1992: Paul Shuey, #2
1993: Darren Dreifort, #2; Wayne Gomes, #4
1996: Braden Looper, #4
1997: Matt Anderson, #1

In total, five college relievers were taken in the top four picks in a six-year span, culminating with Matt Anderson at #1. Looper has returned about 13% more value than expected, Dreifort and Shuey didn’t reach expectations but weren’t terrible, whereas Gomes and Anderson were unreserved busts. But none of these relievers ever came close to achieving the kind of dominance you would expect from a Top Five pick. It’s worth noting that no reliever has been taken in the top five since.

If there is a sweet spot in the draft for relievers, it would appear to be in the late 2nd/early 3rd rounds.
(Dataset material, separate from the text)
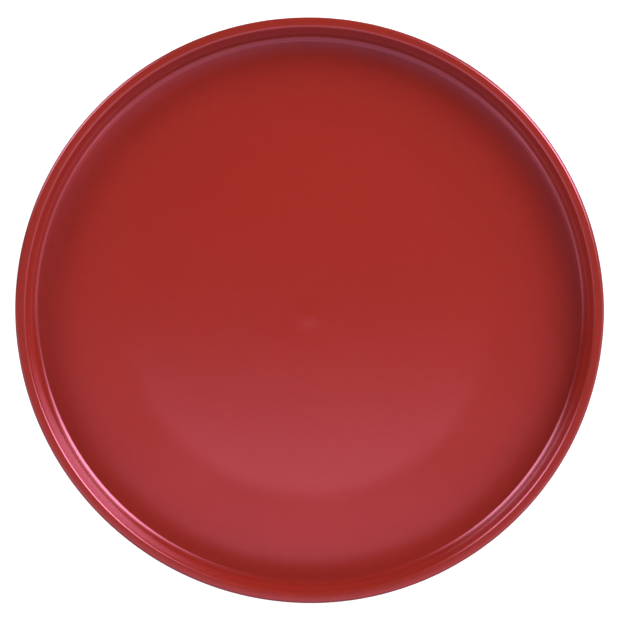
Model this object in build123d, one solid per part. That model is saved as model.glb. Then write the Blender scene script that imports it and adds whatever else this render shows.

Scott Sullivan was a #62 pick; Tim Crabtree went #63; Danny Wright went #64.

The trend of teams drafting college relievers early in the draft, and the trend of college teams putting their best arms in the bullpen, has accelerated over the last decade, so these results may not be relevant. Both Chad Cordero (#20, 2003) and Huston Street (#40, 2005) figure to join Olson on the list of college relievers who went on to have sterling major league careers. David Bush (#55, 2002) has also proven to be a wise pick, although Bush is interesting in that most teams–not just the Blue Jays–thought of him as a starter in the pros even though he came out of the bullpen in college.

Then again, Ryan Wagner (#14, 2003) and Royce Ring (#18, 2002) have been disappointments, and Bill Bray (#13, 2004) has yet to reach the majors. Craig Hansen (#26, 2005) might live up to the hype, but it’s early. Joey Devine (#27, 2005) has so far demonstrated only an impressive knack for giving up grand slams and season-ending home runs.
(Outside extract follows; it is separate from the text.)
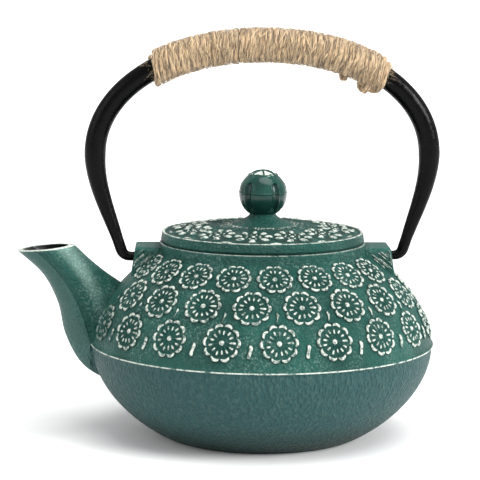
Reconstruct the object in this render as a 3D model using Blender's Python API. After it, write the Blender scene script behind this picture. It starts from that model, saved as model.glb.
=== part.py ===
"""A cast iron teapot: pot, lift-off lid, lift-out tea infuser and a swinging bail handle.

Metres, +Z up. The origin is the middle of the flat foot. The spout points along -X, and the
bail swings about an axis along X. Run with: blender --background --python part.py
"""

import math

import bmesh
import bpy
from mathutils import Vector
from mathutils.geometry import interpolate_bezier

MM = 0.001

# Clearances
GAP = 0.3 * MM  # between touching pieces
SWING_GAP = 0.4 * MM  # round a bail pin in its lug
DROP_IN_GAP = 1.0 * MM  # round the infuser's rim and under it

# Pot
FOOT_RADIUS = 46.7 * MM
BELLY_RADIUS = 82.6 * MM
BELLY_HEIGHT = 45.3 * MM  # the seam between the bowl and the shoulder
BOWL_POWER = 2.0
BOWL_FULLNESS = 0.85
SHOULDER_RISE = 42.7 * MM  # from the seam up to the neck's foot
SHOULDER_LEAN = 0.25  # straight share of the shoulder's curve
SHOULDER_POWER = 2.3
NECK_COVE = 2.0 * MM  # the neck's foot stands out this far from the neck
NECK_RISE = 6.0 * MM
POT_WALL = 3.6 * MM
FLOOR_THICKNESS = 4.0 * MM
MOUTH_RADIUS = 39.0 * MM
SEAT_WIDTH = 4.0 * MM  # the ledge in the mouth that carries the infuser
SEAT_DEPTH = 1.7 * MM
RIM_WIDTH = 6.8 * MM  # outside the ledge
NECK_CEILING = 8.0 * MM  # iron left under the rim beside the mouth

# Spout: its lower and upper edges from the root out to the mouth, in millimetres
# outwards from the belly's widest line and up from the pot's rim
SPOUT_LOWER = [(-12.6, -71), (3.9, -61), (12.6, -46), (16.3, -30), (23.4, -16), (35.8, -4.4)]
SPOUT_UPPER = [(-24.6, -28), (-16.6, -21.8), (-8.6, -16.3), (-2.6, -11.8), (2.9, -7), (8.4, -1.7)]
SPOUT_ROOT_WIDTH = 25.0 * MM
SPOUT_MOUTH_WIDTH = 22.0 * MM
SPOUT_WALL = 2.8 * MM
SPOUT_BORE_ROOT = 20.0 * MM

# Lugs that carry the bail
LUG_LENGTH = 11.5 * MM  # from the neck to the outer face, at the top
LUG_DRAFT = 0.16  # outward lean of the outer face
LUG_WIDTH = 22.0 * MM
LUG_TOP_DROP = 1.1 * MM  # top face below the pot's rim
LUG_DEPTH = 19.0 * MM
LUG_ROUND = 1.8 * MM
PIN_DROP = 7.0 * MM  # bail axis below the pot's rim
PIN_RADIUS = 2.2 * MM
PIN_ENGAGEMENT = 7.5 * MM

# Lid
LID_INSET = 0.5 * MM  # the lid's edge inside the neck's
LID_BAND = 4.9 * MM
LID_TAPER = 0.7 * MM
LIP_WIDTH = 1.1 * MM
LIP_HEIGHT = 0.8 * MM
DOME_RISE = 2.9 * MM  # from the lip to the inner disc
DISC_RADIUS = 22.5 * MM
DISC_STEP = 0.5 * MM
BOSS_FOOT_RADIUS = 13.0 * MM
BOSS_TOP_RADIUS = 5.9 * MM
BOSS_RISE = 4.9 * MM
LID_THICKNESS = 3.4 * MM
COLLAR_THICKNESS = 3.0 * MM
COLLAR_DEPTH = 6.0 * MM

# Knob and its screw
KNOB_RADIUS = 11.55 * MM
KNOB_FLAT_RADIUS = 5.95 * MM
SCREW_RADIUS = 2.0 * MM
SCREW_HOLE_GAP = 0.4 * MM
SCREW_BITE = 8.0 * MM
SCREW_HEAD_RADIUS = 4.0 * MM
SCREW_HEAD_HEIGHT = 2.4 * MM
SCREW_SLOT_WIDTH = 1.1 * MM
SCREW_SLOT_DEPTH = 1.2 * MM
WASHER_RADIUS = 6.0 * MM
WASHER_THICKNESS = 1.0 * MM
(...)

As much as we’d like to have some hard-and-fast rules about drafting pitchers, there don’t seem to be any. The best we can do is make a few suggestions. At the college level, left-handed pitchers tend to be a slightly better value than right-handers, at least in the second and third rounds. At the high school level, right-handers tend to be a slightly better value than left-handers, at least in the first round. And you better have a damn good reason to draft a reliever in the top 5 picks. That’s about it.